Epilogue et circonstances atténuantes

Prétendre que Patrice Lumumba ne serait en rien responsable de sa propre perte semble dès lors relever de l’amnésie.

Que des Congolais veuillent ériger des monuments à sa mémoire  ou rebaptiser des rues en lui donnant son nom, pour honorer un des pères de leur indépendance est compréhensible. Bien qu’on puisse se demander ce qu’en pensent les descendants de ses milliers de victimes.

Il n’est pas non plus exclu qu’en commémorant Lumumba, les Congolais essaient d’occulter leur responsabilité pour sa mort. Car ce sont bien des Congolais qui, délibérément, ont envoyé Lumumba dans un lieu où l’attendait une mort certaine.

On aura beau dire qu’il y eut des pressions extérieures, les Congolais étant alors indépendants, ils étaient seuls responsables de leurs actes.

Pour beaucoup de Congolais, son seul mérite est d’avoir été le premier Premier Ministre. Une primature qui aura été de fort courte durée mais néanmoins avec des conséquences dramatiques pour le pays.

Honorer Patrice Lumumba de quelque façon que soit en Belgique serait méconnaitre sa responsabilité indirecte mais indéniable pour la mort et la maltraitance de centaines de Belges.

Certes, la Belgique porte une « responsabilité morale » dans sa mort, tout comme du chaos dans lequel le pays fut plongé depuis son indépendance. Elle est responsable d’avoir accordé cette indépendance à la hâte, sans tenir compte de l’avis informé des autorités coloniales.
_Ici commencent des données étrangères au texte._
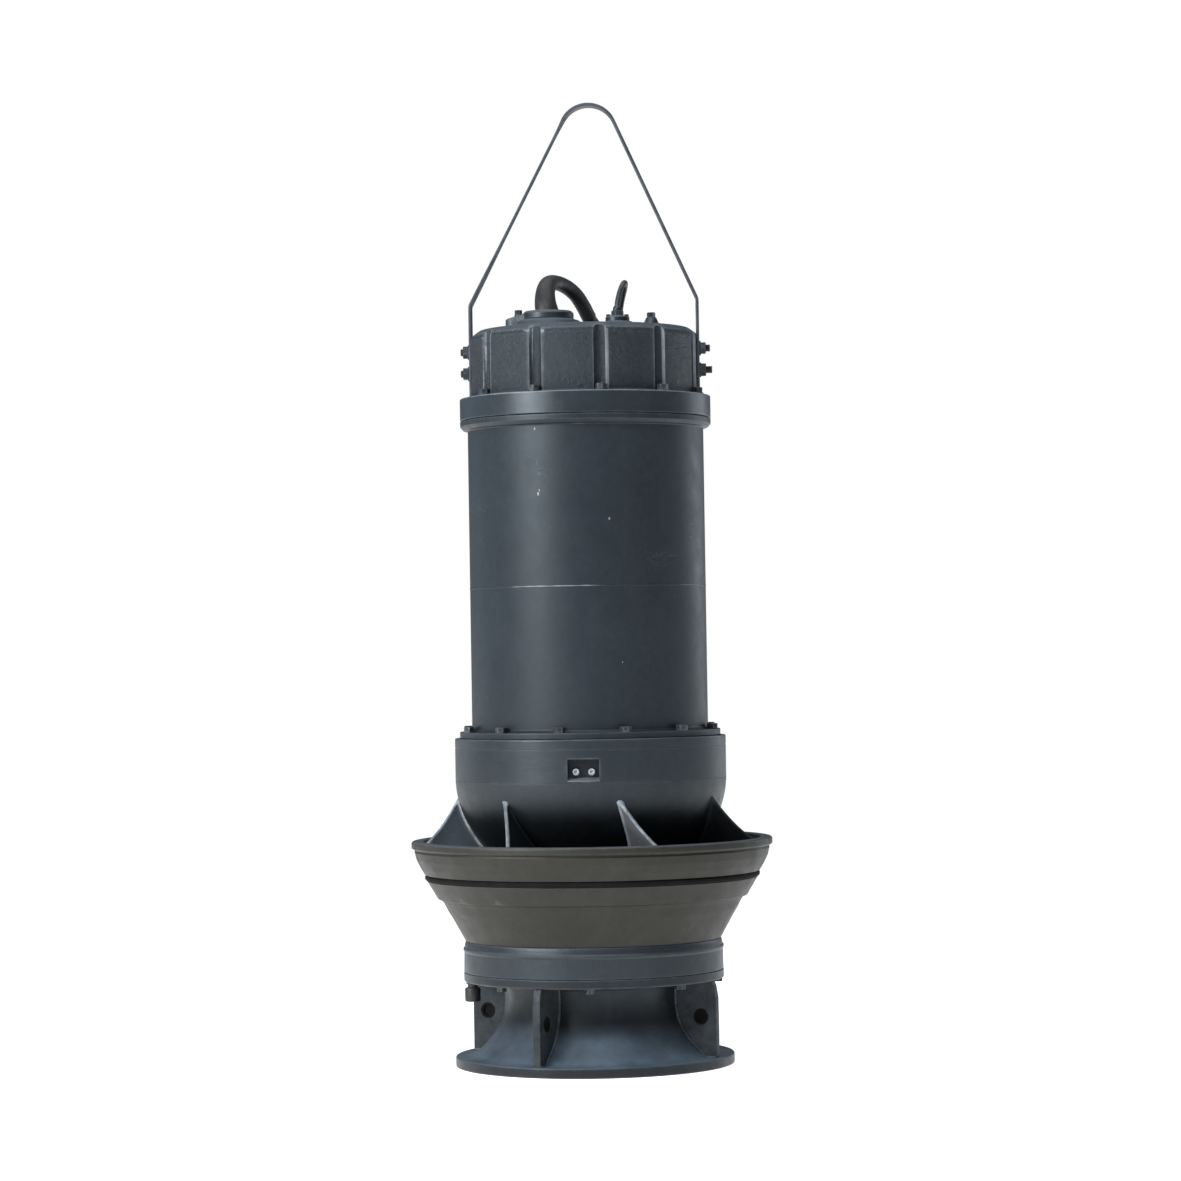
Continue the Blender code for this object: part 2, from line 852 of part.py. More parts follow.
def smooth_curve(points, step):
    """Points about a step apart on the curve through the given ones (a Catmull-Rom curve with centripetal spacing)."""
    pts = [Vector(p) for p in points]
    pts = [2 * pts[0] - pts[1]] + pts + [2 * pts[-1] - pts[-2]]
    out = []
    for p0, p1, p2, p3 in zip(pts, pts[1:], pts[2:], pts[3:]):
        t0 = 0.0
        t1 = t0 + (p1 - p0).length ** 0.5
        t2 = t1 + (p2 - p1).length ** 0.5
        t3 = t2 + (p3 - p2).length ** 0.5
        n = max(1, math.ceil((p2 - p1).length / step))
        for i in range(n):
            t = t1 + (t2 - t1) * i / n
            a1 = p0 * ((t1 - t) / (t1 - t0)) + p1 * ((t - t0) / (t1 - t0))
            a2 = p1 * ((t2 - t) / (t2 - t1)) + p2 * ((t - t1) / (t2 - t1))
            a3 = p2 * ((t3 - t) / (t3 - t2)) + p3 * ((t - t2) / (t3 - t2))
            b1 = a1 * ((t2 - t) / (t2 - t0)) + a2 * ((t - t0) / (t2 - t0))
            b2 = a2 * ((t3 - t) / (t3 - t1)) + a3 * ((t - t1) / (t3 - t1))
            out.append(b1 * ((t2 - t) / (t2 - t1)) + b2 * ((t - t1) / (t2 - t1)))
    out.append(pts[-2].copy())
    return out


def from_distance(points, start, stop=None):
    """The stretch of a line of points from one distance along it to another."""
    out, gone = [], 0.0
    for p, q in zip(points, points[1:]):
        step = (q - p).length
        if not out and gone + step >= start:
            out.append(p.lerp(q, (start - gone) / step))
        if out and stop is not None and gone + step >= stop:
            out.append(p.lerp(q, (stop - gone) / step))
            return out
        if out:
            out.append(q.copy())
        gone += step
    return out


def thin_out(points, straight_step, bend_step):
    """Fewer points where the line is straight."""
    out = [points[0]]
    for i in range(1, len(points) - 1):
        gone = (points[i] - out[-1]).length
        a = (points[i] - out[-1]).normalized()
        b = (points[i + 1] - points[i]).normalized()
        if gone >= straight_step or (gone >= bend_step and a.angle(b, 0.0) > 0.09):
            out.append(points[i])
    if (points[-1] - out[-1]).length < bend_step * 0.5:
        out.pop()
    out.append(points[-1])
    return out


def tube(name, points, radius, kind, sides):
    curve = bpy.data.curves.new(name, "CURVE")
    curve.dimensions = "3D"
    curve.bevel_depth = radius * MM
    curve.bevel_resolution = sides
    curve.use_fill_caps = True
    spline = curve.splines.new("POLY")
    spline.points.add(len(points) - 1)
    for place, p in zip(spline.points, points):
        place.co = (p[0] * MM, p[1] * MM, p[2] * MM, 1.0)
    obj = bpy.data.objects.new(name, curve)
    curve.materials.append(material(kind, name))
    bpy.context.scene.collection.objects.link(obj)
    obj.parent = assembly
    return obj


BOOT_L = 56.0
power_line = smooth_curve(POWER_ROUTE, 6.0)
power_line = from_distance(power_line, 0.0)
boot_line = from_distance(smooth_curve(POWER_ROUTE, 4.0), 0.0, BOOT_L)
rings = []
gone = 0.0
for i, p in enumerate(boot_line):
    if i:
        gone += (p - boot_line[i - 1]).length
    if 0 < i < len(boot_line) - 1 and (p.z < 1215.0 or i % 2):
        continue
    t = (boot_line[min(i + 1, len(boot_line) - 1)] - boot_line[max(i - 1, 0)]).normalized()
    if i == 0:
        sizes = [(p, 12.0), (Vector((-58.3, 1.8, 1203.8)), 12.0), (Vector((-58.3, 1.8, 1203.8)), 19.5)]
        t = Vector((0, 0, 1))
    else:
        sizes = [(p, 19.5 - 7.6 * (gone - 13.0) / (BOOT_L - 13.0))]
    side = Vector((1, 0, 0))
    side = (side - t * side.dot(t)).normalized()
    up = t.cross(side)
    for c, r in sizes:
        rings.append(
            [
                c
                + side * (r * math.cos(math.pi * j / 6))
                + up * (r * math.sin(math.pi * j / 6))
                for j in range(12)
            ]
        )
power_cable_boot = finish_mesh("power_cable_boot", lofted_mesh(rings), "black_rubber")
tube(
    "power_cable",
    thin_out(from_distance(power_line, BOOT_L + 2.0), 55.0, 26.0),
    POWER_D / 2,
    "black_rubber",
    3,
)
control_line = smooth_curve(CONTROL_ROUTE, 6.0)
tube(
    "control_cable",
    thin_out(from_distance(control_line, 0.3), 75.0, 17.0),
    CONTROL_D / 2,
    "black_rubber",
    2,
)
for name, out, inside, high in (
    ("power_cable_coil", COIL_OUT, COIL_IN, COIL_H),
    ("control_cable_coil", SMALL_OUT, SMALL_IN, SMALL_H),
):
    turned(
        name,
        [
            (out - 6.0, high),
            (out, high - 8.0),
            (out, 8.0),
            (out - 6.0, 0.0),
            (inside + 6.0, 0.0),
            (inside, 8.0),
            (inside, high - 8.0),
            (inside + 6.0, high),
        ],
        "black_rubber",
        steps=24,
        about=COIL_C,
    )


def cap_on_coil(name, radius, length, at_angle, at_r, floor_z):
    """A sealed cable end lying on top of its coil, along the turns."""
    z = floor_z + GAP + radius
    bm = lofted_mesh(
        [
            round_ring(radius * 0.8, -length / 2),
            round_ring(radius, -length / 2 + 2.0),
            round_ring(radius, length / 2 - radius * 0.5),
            round_ring(radius * 0.86, length / 2 - radius * 0.15),
            round_ring(radius * 0.5, length / 2),
        ]
    )
    transform(bm, Matrix.Rotation(math.pi / 2, 4, "X"))
    transform(bm, Matrix.Translation((at_r, 0, 0)))
    transform(bm, about_z(at_angle))
    transform(bm, Matrix.Translation((COIL_C[0], COIL_C[1], z)))
    return finish_mesh(name, bm, "black_rubber")


cap_on_coil("power_cable_cap", 13.0, 46.0, 200.0, 128.0, COIL_H)
cap_on_coil("control_cable_cap", 6.5, 26.0, 230.0, 52.0, SMALL_H)

# ---------------------------------------------------------------- turning parts
# Shaft with its impeller, rotor core and inner bearing races.
shaft = turned(
    "shaft",
    [
        (0.0, 1078.0),
        (16.0, 1078.0),
        (17.5, 1076.0),
        (17.5, 1049.0),
        (22.5, 1048.5),
        (22.5, 1010.0),
        (26.0, 1009.0),
        (SHAFT_R, 905.0),
        (SHAFT_R, 602.0),
        (32.0, 600.0),
        (32.0, 560.0),
        (27.2, 558.0),
        (27.2, 480.0),
        (25.0, 478.0),
        (25.0, 300.0),
        (20.0, 262.0),
        (20.0, 158.0),
        (12.0, 158.0),
        (12.0, 140.0),
        (0.0, 140.0),
    ],
    "bare_steel",
    steps=16,
    parent=rotor_axis,
)
rotor_core = turned(
    "rotor_core",
    [
        (70.0, 924.0),
        (104.0, 924.0),
        (108.5, 918.0),
        (108.5, 612.0),
        (104.0, 606.0),
        (70.0, 606.0),
        (SHAFT_R + GAP, 618.0),
        (SHAFT_R + GAP, 904.0),
    ],
    "core_steel",
    steps=24,
    parent=rotor_axis,
)
stator_core = turned(
    "stator_core",
    [
        (109.6, 905.0),
        (TUBE_IN_R - 0.7, 905.0),
        (TUBE_IN_R - 0.7, 620.0),
        (109.6, 620.0),
    ],
    "core_steel",
)
for name, z0, z1 in (("winding_upper", 905.3, 962.0), ("winding_lower", 563.0, 619.7)):
    turned(
        name,
        [
            (118.0, z1 - 6.0),
            (124.0, z1),
            (160.0, z1),
            (168.0, z1 - 6.0),
            (168.0, z0 + 6.0),
            (160.0, z0),
            (124.0, z0),
            (118.0, z0 + 6.0),
        ],
        "copper",
        steps=24,
    )


def bearing(name, r_in, r_out, z0, z1, balls):
    """Inner race, outer race and a cage that holds the balls, each one body."""
    mid, wide, z = (r_in + r_out) / 2, (r_out - r_in), (z0 + z1) / 2
    ball = wide * 0.29
    inner_top, outer_low = mid - ball - 0.35, mid + ball + 0.35
    turned(
        name + "_inner",
        [(r_in + GAP, z1), (inner_top, z1), (inner_top, z0), (r_in + GAP, z0)],
        "bare_steel",
        steps=24,
        parent=rotor_axis,
    )
    turned(
        name + "_outer",
        [(outer_low, z1), (r_out, z1), (r_out, z0), (outer_low, z0)],
        "bare_steel",
        steps=24,
    )
    axis = empty(name + "_cage_axis")
    cage = turned(
        name + "_cage",
        [
            (mid - 2.6, z + ball * 0.55),
            (mid + 2.6, z + ball * 0.55),
            (mid + 2.6, z - ball * 0.55),
            (mid - 2.6, z - ball * 0.55),
        ],
        "bronze",
        steps=24,
        parent=axis,
    )
    bm = bmesh.new()
    for i in range(balls):
        a = 2 * math.pi * (i + 0.25) / balls
        bmesh.ops.create_uvsphere(
            bm,
            u_segments=8,
            v_segments=5,
            radius=ball,
            matrix=Matrix.Translation((mid * math.cos(a), mid * math.sin(a), z)),
        )
    cut(cage, finish_mesh(name + "_balls", bm, "", helper=True), "UNION")


bearing("upper_bearing", 22.5, 50.0, 1014.0, 1041.0, 7)
bearing("lower_bearing", 27.2, 60.0, 500.0, 531.0, 7)

upper_bearing_bracket = turned(
    "upper_bearing_bracket",
    [
        (50.3, 1046.0),
        (60.0, 1046.0),
        (66.0, 1030.0),
        (150.0, 1016.0),
        (167.7, 1019.3),
        (TUBE_IN_R - 1.5, 1019.3),
        (TUBE_IN_R - 1.5, 1004.0),
        (150.0, 1002.0),
        (62.0, 1008.0),
        (50.3, 1009.0),
    ],
    "paint",
    steps=24,
)
lower_bearing_bracket = turned(
    "lower_bearing_bracket",
    [
        (60.3, 545.0),
        (72.0, 545.0),
        (80.0, 530.0),
        (150.0, 521.0),
        (177.3, 521.0),
        (180.4, 521.0),
        (180.4, 502.3),
        (150.0, 500.0),
        (76.0, 494.0),
        (60.3, 494.0),
    ],
    "paint",
    steps=24,
)
seal_plate = turned(
    "seal_plate",
    [
        (46.0, 441.5),
        (60.0, 441.5),
        (120.0, 438.0),
        (203.4, 438.0),
        (203.4, 431.0),
        (120.0, 428.0),
        (60.0, 420.0),
        (46.0, 420.0),
    ],
    "paint",
    steps=24,
)
mech_seal_rotor = turned(
    "mech_seal_rotor",
    [(25.3, 470.0), (38.0, 470.0), (40.0, 466.0), (40.0, 452.5), (25.3, 452.5)],
    "carbide",
    steps=24,
    parent=rotor_axis,
)
mech_seal_seat = turned(
    "mech_seal_seat",
    [(28.0, 452.2), (45.2, 452.2), (45.2, 425.0), (33.0, 425.0), (28.0, 436.0)],
    "carbide",
    steps=16,
)

# Impeller: a hub cone with raking blades, one casting, held by a nose nut.
impeller_hub = turned_mesh(
    [
        (20.3, 260.0),
        (92.0, 260.0),
        (112.0, 261.5),
        (116.0, 257.0),
        (100.0, 232.0),
        (76.0, 198.0),
        (56.0, 172.0),
        (46.0, 158.0),
        (20.3, 158.0),
    ],
    steps=24,
)
impeller = finish_mesh("impeller", impeller_hub, "paint", parent=rotor_axis)


def blade_out(z):
    return along([(154.0, 131.0), (166.0, 137.0), (200.0, 173.0), (258.0, 220.0)], z)


def blade_in(z):
    return along([(158.0, 44.0), (198.0, 74.0), (257.0, 113.0)], z)


for k in range(BLADES):
    rows, across = 8, 2
    bm = bmesh.new()
    sides = []
    for s in (-1, 1):
        side = []
        for i in range(rows + 1):
            line = []
            for j in range(across + 1):
                u, v = j / across, i / rows
                top, low = 257.0 - 3.0 * u, 163.0 + 3.0 * u
                z = low + (top - low) * v
                d = z - low
                r = blade_in(z) - 4.0 + (blade_out(z) - 1.5 - blade_in(z) + 4.0) * u
                az = 90.0 * k + 0.95 * d - 0.0018 * d * d - 14.0 * u
                half = 4.5 / r * (1.7 - 0.5 * u)
                line.append(bm.verts.new(azimuth(az + s * math.degrees(half), r, z)))
            side.append(line)
        sides.append(side)
    a, b = sides
    for i in range(rows):
        for j in range(across):
            bm.faces.new((a[i][j], a[i][j + 1], a[i + 1][j + 1], a[i + 1][j]))
            bm.faces.new((b[i][j], b[i + 1][j], b[i + 1][j + 1], b[i][j + 1]))
        for j in (0, across):
            bm.faces.new((a[i][j], a[i + 1][j], b[i + 1][j], b[i][j]))
    for j in range(across):
        for i in (0, rows):
            bm.faces.new((a[i][j], b[i][j], b[i][j + 1], a[i][j + 1]))
    cut(
        impeller,
        finish_mesh(f"blade_{k + 1}", bm, "", helper=True),
        "UNION",
    )
impeller_nut = finish_mesh(
    "impeller_nut",
    lofted_mesh(
        [
            round_ring(6.0, 112.0, 16),
            round_ring(20.0, 114.0, 16),
            round_ring(33.0, 122.0, 16),
            round_ring(42.0, 138.0, 16),
            round_ring(45.0, 157.6, 16),
        ]
    ),
    "paint",
    parent=rotor_axis,
)
nut_bore = finish_mesh(
    "nut_bore",
    lofted_mesh([round_ring(13.2, 137.0), round_ring(13.2, 159.0)]),
    "",
    helper=True,
)
cut(impeller_nut, nut_bore)
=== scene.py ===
import math

import bmesh
import bpy
import numpy as np
from mathutils import Matrix, Vector, noise


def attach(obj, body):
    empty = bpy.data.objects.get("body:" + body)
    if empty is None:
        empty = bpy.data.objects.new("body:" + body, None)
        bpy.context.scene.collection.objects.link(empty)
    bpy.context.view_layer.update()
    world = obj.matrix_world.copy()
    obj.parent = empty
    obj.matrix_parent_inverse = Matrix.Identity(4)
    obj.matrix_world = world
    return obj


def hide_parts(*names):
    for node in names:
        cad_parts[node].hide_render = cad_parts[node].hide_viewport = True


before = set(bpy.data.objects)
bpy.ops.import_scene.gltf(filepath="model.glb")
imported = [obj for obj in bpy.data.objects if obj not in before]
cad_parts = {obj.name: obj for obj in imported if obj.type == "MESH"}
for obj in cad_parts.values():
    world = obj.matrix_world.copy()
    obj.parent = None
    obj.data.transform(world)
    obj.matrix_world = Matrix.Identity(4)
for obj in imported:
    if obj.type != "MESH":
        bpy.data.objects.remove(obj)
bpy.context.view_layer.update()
MM = 0.001
TAU = 2 * math.pi

# ------------------------------------------------------------------ camera

cam_data = bpy.data.cameras.new("camera")
cam_data.sensor_width = 36.0
cam_data.lens = 3700.0 / 1181.0 * 36.0
cam = bpy.data.objects.new("camera", cam_data)
bpy.context.scene.collection.objects.link(cam)
pitch = math.atan(60.5 / 3700.0)
look = Vector((0.0, math.cos(pitch), math.sin(pitch)))
lean = 0.0158
up = Vector((lean, 0.0, 1.0)).normalized()
right = look.cross(up).normalized()
up = right.cross(look).normalized()
cam.matrix_world = Matrix.Translation((0.004, -5.92, 0.658)) @ Matrix(
    ((right.x, up.x, -look.x), (right.y, up.y, -look.y), (right.z, up.z, -look.z))
).to_4x4()
cam_data.clip_end = 60.0
bpy.context.scene.camera = cam

# --------------------------------------------------------------- materials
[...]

Un processus de désengagement échelonné sur quatre ou cinq années aurait permis de ne pas abandonner la gestion du Congo aux mains d’une classe politique encore inapte à l’exercer. Avec quatre ou cinq années de courage de notre part et de patience de la part des Congolais, le Congo serait aujourd’hui un des, si pas le pays, le plus prospère d’Afrique.

Patrice Lumumba a été une victime de cet empressement totalement irresponsable. Mais il était également la victime de la guerre froide. Le mythe Lumumba était le symbole rêvé de la lutte des Tiers-mondistes contre l’impérialisme occidental.